2.2 Pädagogische Begleitung der Beteiligungsprozesse
Die aktive Beteiligung von Kindern und Jugendlichen setzt voraus, dass diese Prozesse pädagogisch und organisatorisch begleitet werden. Dies bedeutet, dass qualifiziertes Fachpersonal die Kinder und Jugendlichen bei der Ausübung ihrer Rechte unterstützt und sie in die Lage versetzt, ihre Anliegen wirksam zu vertreten.
Zeitkontingente und Aufgaben:
- Vorbereitung und Moderation von Sitzungen: Etwa 2-3 Stunden pro Woche für die Planung der Tagesordnung, die thematische Vorbereitung und die Moderation der Diskussionen.
- Schulung und Unterstützung der Mitglieder: 1-2 Stunden pro Woche für die Vermittlung von Kenntnissen über demokratische Prozesse und die Unterstützung bei der Formulierung von Anträgen.
- Dokumentation und Kommunikation: 1-2 Stunden pro Woche für die Protokollierung und Kommunikation der Ergebnisse sowie die Unterstützung bei der Umsetzung der Beschlüsse.

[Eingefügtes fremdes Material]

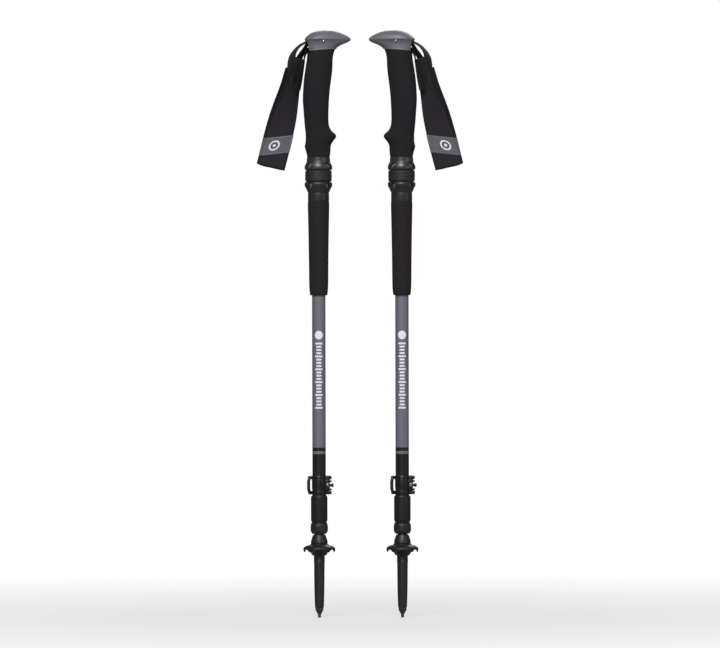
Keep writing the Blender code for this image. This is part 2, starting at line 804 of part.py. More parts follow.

Zusätzlich müssen regelmäßige Workshops und Schulungen organisiert werden, um die Partizipationskompetenzen der Kinder und Jugendlichen kontinuierlich zu stärken. Dies ist entscheidend, um sie langfristig in die Lage zu versetzen, ihre Rechte selbstbewusst und eigenständig zu vertreten.
Fazit
Die Reformen des KJSG stellen höhere Anforderungen an die Praxis der freie Träger der Jugendhilfe, insbesondere im Kinderschutz und bei der Förderung der Partizipation. Eine Erhöhung des Stellenanteils der pädagogischen Leitung sowie eine gezielte pädagogische Begleitung der Beteiligungsprozesse durch Fachkräfte sind daher unerlässlich. Diese Maßnahmen sind nicht nur gesetzlich vorgeschrieben, sondern auch entscheidend für die langfristige Sicherung der Qualität in der Jugendhilfe.